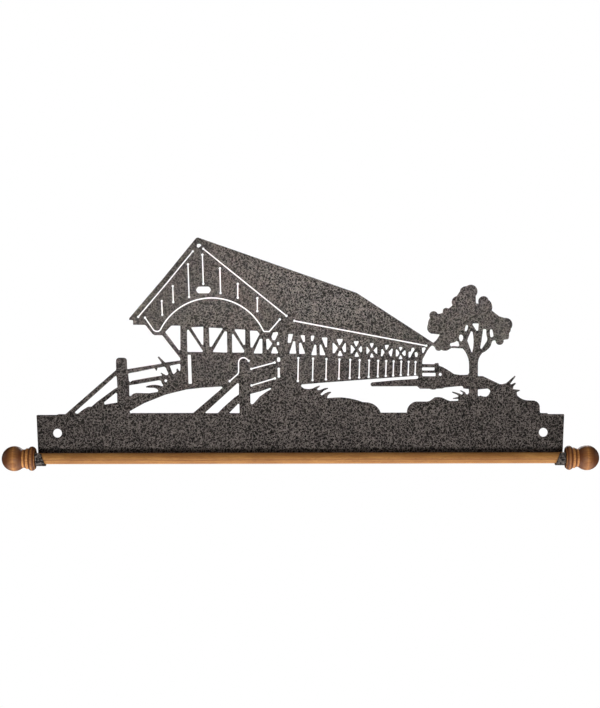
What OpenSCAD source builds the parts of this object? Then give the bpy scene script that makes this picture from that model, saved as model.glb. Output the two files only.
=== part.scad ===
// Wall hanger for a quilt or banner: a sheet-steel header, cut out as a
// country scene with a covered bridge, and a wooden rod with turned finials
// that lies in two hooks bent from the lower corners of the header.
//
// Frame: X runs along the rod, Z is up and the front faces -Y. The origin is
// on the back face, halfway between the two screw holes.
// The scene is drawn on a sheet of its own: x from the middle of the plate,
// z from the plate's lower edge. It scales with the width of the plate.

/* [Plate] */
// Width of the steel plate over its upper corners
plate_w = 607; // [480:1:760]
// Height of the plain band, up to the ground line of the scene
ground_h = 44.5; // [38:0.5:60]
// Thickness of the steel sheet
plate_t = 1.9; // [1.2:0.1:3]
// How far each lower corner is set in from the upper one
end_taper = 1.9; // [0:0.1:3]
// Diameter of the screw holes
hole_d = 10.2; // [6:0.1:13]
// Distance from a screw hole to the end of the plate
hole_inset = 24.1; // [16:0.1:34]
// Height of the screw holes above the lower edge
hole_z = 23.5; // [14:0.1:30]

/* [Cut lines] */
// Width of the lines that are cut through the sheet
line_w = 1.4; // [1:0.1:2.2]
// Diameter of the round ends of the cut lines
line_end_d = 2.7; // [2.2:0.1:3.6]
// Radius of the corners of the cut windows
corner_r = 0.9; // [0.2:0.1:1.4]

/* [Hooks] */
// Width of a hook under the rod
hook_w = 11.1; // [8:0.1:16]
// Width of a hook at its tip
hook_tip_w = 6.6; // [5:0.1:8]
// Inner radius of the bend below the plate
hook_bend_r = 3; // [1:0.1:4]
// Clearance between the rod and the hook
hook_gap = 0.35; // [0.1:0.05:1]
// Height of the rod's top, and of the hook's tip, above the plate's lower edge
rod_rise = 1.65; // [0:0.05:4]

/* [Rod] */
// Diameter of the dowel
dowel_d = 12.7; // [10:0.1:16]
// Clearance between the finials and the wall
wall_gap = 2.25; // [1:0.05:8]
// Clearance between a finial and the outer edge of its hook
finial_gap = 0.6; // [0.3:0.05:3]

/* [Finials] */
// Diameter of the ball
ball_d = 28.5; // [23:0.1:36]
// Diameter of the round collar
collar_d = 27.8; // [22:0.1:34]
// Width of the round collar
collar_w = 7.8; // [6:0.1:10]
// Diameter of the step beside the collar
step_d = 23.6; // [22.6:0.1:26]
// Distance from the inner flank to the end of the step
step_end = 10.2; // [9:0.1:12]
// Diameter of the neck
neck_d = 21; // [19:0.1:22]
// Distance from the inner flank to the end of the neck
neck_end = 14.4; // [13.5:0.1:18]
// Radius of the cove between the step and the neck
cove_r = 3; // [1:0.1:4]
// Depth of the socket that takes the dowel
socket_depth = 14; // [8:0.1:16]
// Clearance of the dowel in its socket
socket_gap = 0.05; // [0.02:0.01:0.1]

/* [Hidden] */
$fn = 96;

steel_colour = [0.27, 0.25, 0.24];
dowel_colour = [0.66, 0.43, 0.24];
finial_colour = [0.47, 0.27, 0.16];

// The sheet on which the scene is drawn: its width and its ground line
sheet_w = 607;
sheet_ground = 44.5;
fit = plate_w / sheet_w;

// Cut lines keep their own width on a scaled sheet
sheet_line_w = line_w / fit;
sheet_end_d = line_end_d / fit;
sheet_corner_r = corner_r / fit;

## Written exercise
Pull out all lines of the data with the string "that".

## Result of this exercise
What OpenSCAD source builds the parts of this object? Then give the bpy scene script that makes this picture from that model, saved as model.glb. Output the two files only.
// that lies in two hooks bent from the lower corners of the header.
// Width of the lines that are cut through the sheet
// Depth of the socket that takes the dowel